Neurons are more active when we are awake compared to when we are asleep. That means that we use more energy when we are awake. But curiously, when I measured amounts of ATP, which is the principal energy source used in neurons, I found that amounts of ATP were higher in the cortex of awake animals compared to animals that were asleep. That means that there must be a tremendous increase in ATP production when animals awaken, which increases the amount of energy available when animals are awake. I wanted to find the mechanism behind this wake-dependent increase in ATP.

There are several stimulatory neuronal systems that regulate wakefulness in animals. These systems use neurotransmitters such as noradrenalin, serotonin, histamine, or dopamine. When we activate these systems, they increase arousal in the animal and causes sleeping animals to awaken. I hypothesized that these systems may also regulate ATP production, and I tested this using serotonergic neurons. I first used optogenetics to activate serotonergic neurons in the dorsal raphe nucleus, which form extensive axonal connections to neurons in the cerebral cortex and regulate arousal and wakefulness. And I found that stimulation of these neurons increases amounts of ATP in cortical neurons. We also did the reverse experiment of inhibiting activity of these neurons using chemogenetic methods and found that less ATP was produced when these animals woke up.
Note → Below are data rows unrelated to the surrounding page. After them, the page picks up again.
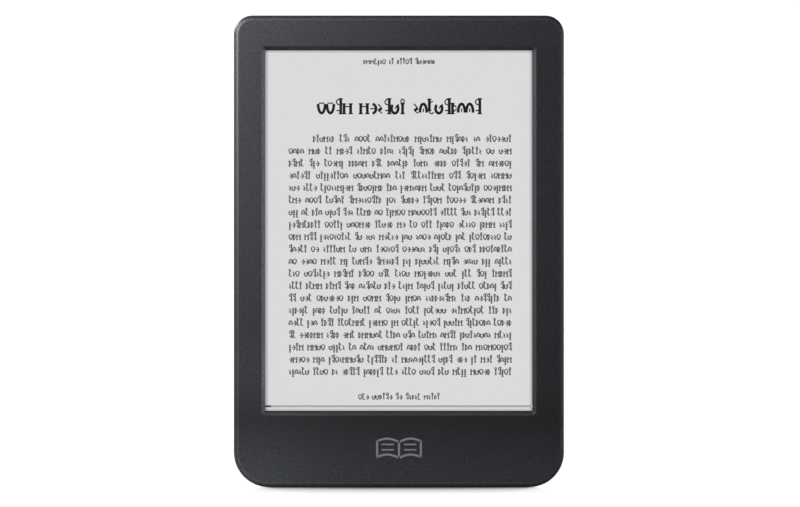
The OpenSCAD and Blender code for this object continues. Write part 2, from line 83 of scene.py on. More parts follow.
class Paint:
    """A procedural material in the making. Sizes are in millimetres on the object."""

    def __init__(self, name, colour, roughness, **sockets):
        self.material = bpy.data.materials.new(name)
        self.material.use_nodes = True
        self.nodes = self.material.node_tree.nodes
        self.links = self.material.node_tree.links
        self.shader = self.nodes["Principled BSDF"]
        coordinates = self.nodes.new("ShaderNodeTexCoord")
        self.place = coordinates.outputs["Object"]
        self.look = coordinates.outputs["Normal"]
        self.colour = None
        self.normal = None
        self.shader.inputs["Base Color"].default_value = (*colour, 1)
        self.shader.inputs["Roughness"].default_value = roughness
        for socket, value in sockets.items():
            self.shader.inputs[socket.replace("_", " ").title().replace("Ior", "IOR")].default_value = value

    def stretched(self, stretch):
        """The object's coordinates with each axis scaled, so that a pattern is drawn out."""
        mapping = self.nodes.new("ShaderNodeMapping")
        mapping.inputs["Scale"].default_value = stretch
        self.links.new(self.place, mapping.inputs["Vector"])
        return mapping.outputs["Vector"]

    def noise(self, size, detail=2.0, stretch=None):
        """Soft random patches about size across."""
        texture = self.nodes.new("ShaderNodeTexNoise")
        texture.inputs["Scale"].default_value = 1 / (size * MM)
        texture.inputs["Detail"].default_value = detail
        self.links.new(self.stretched(stretch) if stretch else self.place, texture.inputs["Vector"])
        return texture.outputs[0]

    def cells(self, size, feature="F1", metric="EUCLIDEAN", randomness=1.0, stretch=None):
        """Distance inside random cells about size across."""
        texture = self.nodes.new("ShaderNodeTexVoronoi")
        texture.feature = feature
        if feature != "DISTANCE_TO_EDGE":
            texture.distance = metric
        texture.inputs["Scale"].default_value = 1 / (size * MM)
        texture.inputs["Randomness"].default_value = randomness
        self.links.new(self.stretched(stretch) if stretch else self.place, texture.inputs["Vector"])
        return texture.outputs["Distance"]

    def bands(self, pitch):
        """Soft stripes across X, from 0 to 1 and back in one pitch."""
        texture = self.nodes.new("ShaderNodeTexWave")
        texture.bands_direction = "X"
        # a wave texture of scale 1 repeats every 2 pi / 20 units
        texture.inputs["Scale"].default_value = math.tau / 20 / (pitch * MM)
        self.links.new(self.place, texture.inputs["Vector"])
        return texture.outputs["Fac"]

    def along(self, axis, start, end, low=0.0, high=1.0):
        """A ramp from low at start to high at end along an axis of the object."""
        split = self.nodes.new("ShaderNodeSeparateXYZ")
        self.links.new(self.place, split.inputs[0])
        return self.scaled(split.outputs[axis], start * MM, end * MM, low, high)

    def facing(self, axis, start, end, low=0.0, high=1.0):
        """A ramp over how far the surface looks along an axis of the object, from -1 to 1."""
        split = self.nodes.new("ShaderNodeSeparateXYZ")
        self.links.new(self.look, split.inputs[0])
        return self.scaled(split.outputs[axis], start, end, low, high)

    def maths(self, operation, *values):
        """A number worked out from fields and plain numbers."""
        step = self.nodes.new("ShaderNodeMath")
        step.operation = operation
        for socket, value in zip(step.inputs, values):
            if isinstance(value, (int, float)):
                socket.default_value = value
            else:
                self.links.new(value, socket)
        return step.outputs[0]

    def product(self, fields):
        """All the fields multiplied together."""
        total = fields[0]
        for field in fields[1:]:
            total = self.maths("MULTIPLY", total, field)
        return total

    def inside(self, fields, factor):
        """A shade that is the factor where all the fields are 1, and 1 where any is 0."""
        return self.scaled(self.product(fields), 0, 1, 1.0, factor)

    def scaled(self, field, from_low, from_high, low=0.0, high=1.0):
        """The field mapped from one range to another, and held at its ends."""
        ranged = self.nodes.new("ShaderNodeMapRange")
        for socket, value in zip(ranged.inputs[1:5], (from_low, from_high, low, high)):
            socket.default_value = value
        self.links.new(field, ranged.inputs[0])
        return ranged.outputs[0]

    def blended(self, field, first, second):
        """A colour that runs from first to second with the field. Either may be a socket."""
        mix = self.nodes.new("ShaderNodeMix")
        mix.data_type = "RGBA"
        self.links.new(field, mix.inputs[0])
        for socket, colour in ((mix.inputs[6], first), (mix.inputs[7], second)):
            if isinstance(colour, tuple):
                socket.default_value = (*colour, 1)
            else:
                self.links.new(colour, socket)
        return mix.outputs[2]

    def mottled(self, field, dark, light):
        """Base colour between dark and light."""
        self.colour = self.blended(field, dark, light)
        self.links.new(self.colour, self.shader.inputs["Base Color"])

    def stained(self, field, colour):
        """Another colour over the base colour where the field is high."""
        self.colour = self.blended(field, self.colour, colour)
        self.links.new(self.colour, self.shader.inputs["Base Color"])

    def shaded(self, field):
        """The base colour multiplied by the field, which may be over 1."""
        times = self.nodes.new("ShaderNodeVectorMath")
        times.operation = "MULTIPLY"
        self.links.new(self.colour, times.inputs[0])
        self.links.new(field, times.inputs[1])
        self.colour = times.outputs[0]
        self.links.new(self.colour, self.shader.inputs["Base Color"])

    def polished(self, field, low, high):
        """Roughness between low and high."""
        self.links.new(self.scaled(field, 0.2, 0.8, low, high), self.shader.inputs["Roughness"])

    def bumped(self, field, height):
        """Relief height tall where the field is 1."""
        bump = self.nodes.new("ShaderNodeBump")
        bump.inputs["Distance"].default_value = height * MM
        self.links.new(field, bump.inputs["Height"])
        if self.normal:
            self.links.new(self.normal, bump.inputs["Normal"])
        self.normal = bump.outputs[0]
        self.links.new(self.normal, self.shader.inputs["Normal"])


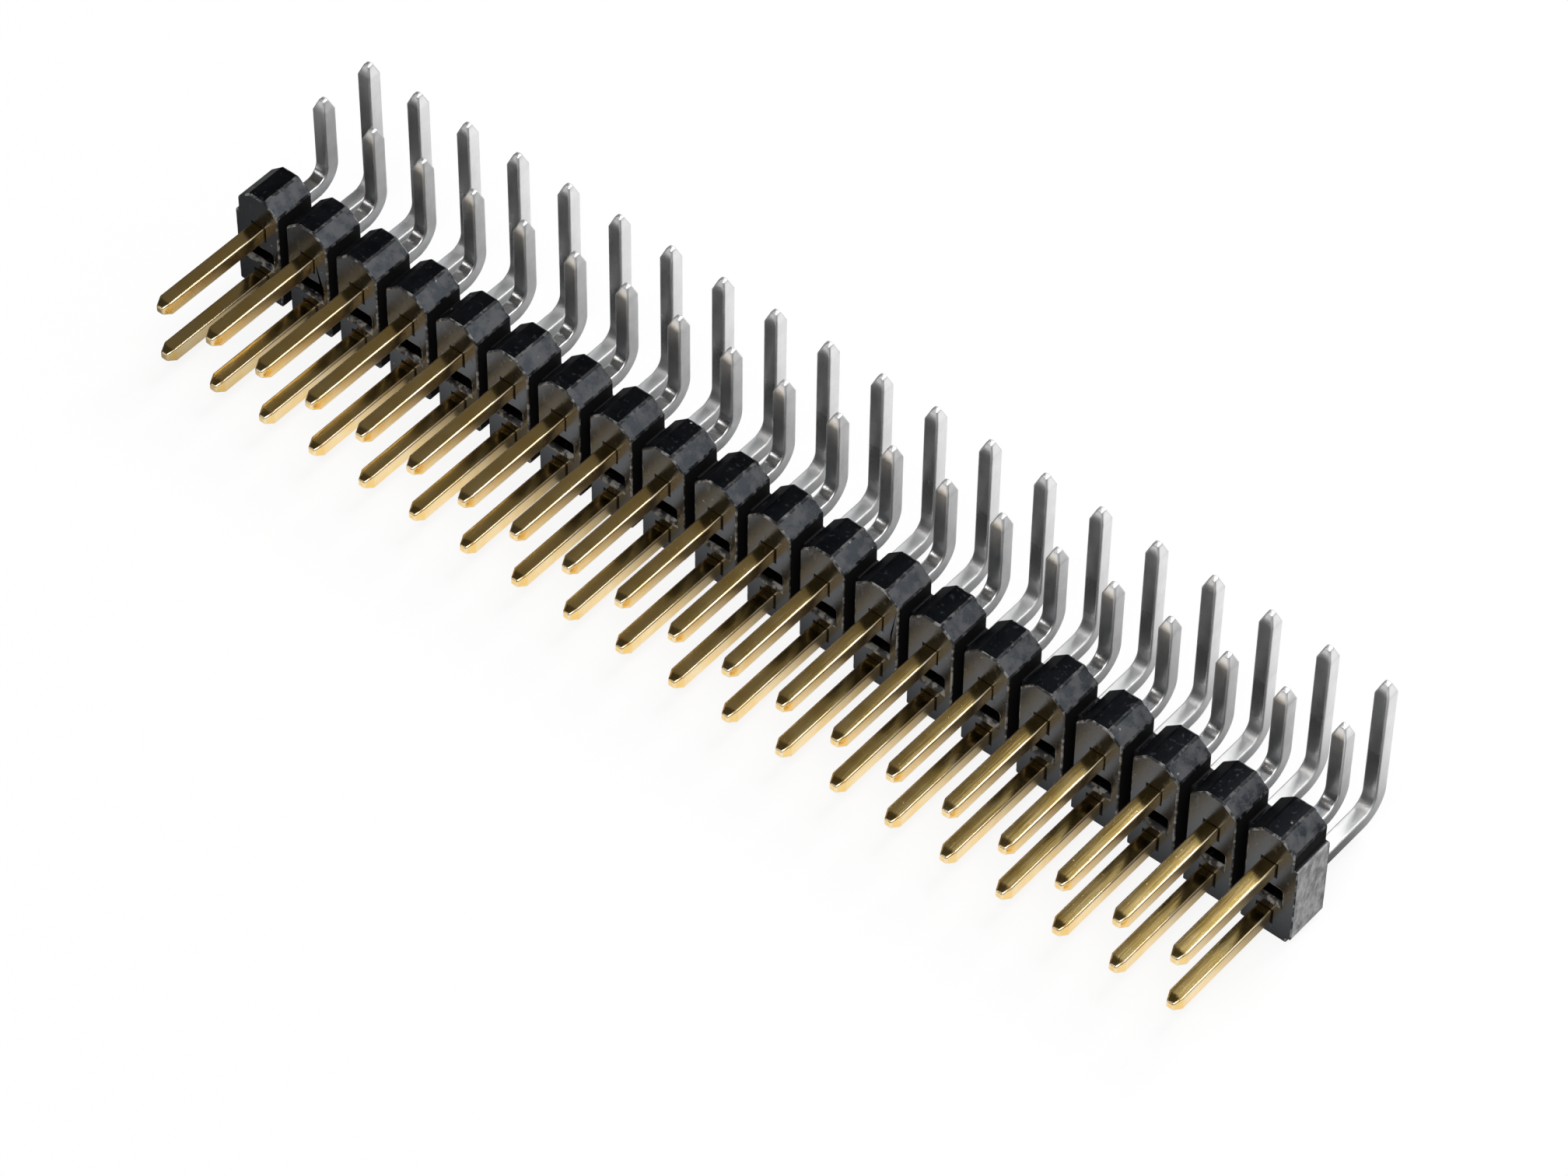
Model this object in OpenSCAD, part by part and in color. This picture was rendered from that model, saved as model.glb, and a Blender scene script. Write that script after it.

Serotonin acts on cortical neurons to regulate wakefulness, but it acts on astrocytes, which are cells that support neurons, to regulate ATP production, so they are different pathways. We found that serotonin induces Ca²⁺ and cAMP surges in astrocytes and causes them to produce lactate. Lactate is an energy source that neurons use to produce ATP, and lactate produced in astrocytes is transported to neurons through an astrocyte-neuron lactate shuttle.

Although serotonin regulates both wakefulness and energy production, it does these through different cellular and molecular pathways. This suggests that there may be different states of wakefulness. For example, you might be awake with lots of energy available, or you might be awake with low energy. We usually think of being awake as an on/off switch. You are either awake or asleep. But our work suggests that multiple different pathways might contribute to the fully awakened state. Interestingly, it’s been shown that injecting ATP into the brains of mice models of depression rescues symptoms of depression. So it’s intriguing to consider that decreased lactate production in astrocytes might contribute to depression, and increasing activity of the astrocyte-neuron lactate shuttle might improve symptoms of depression. These are the current questions that I find interesting.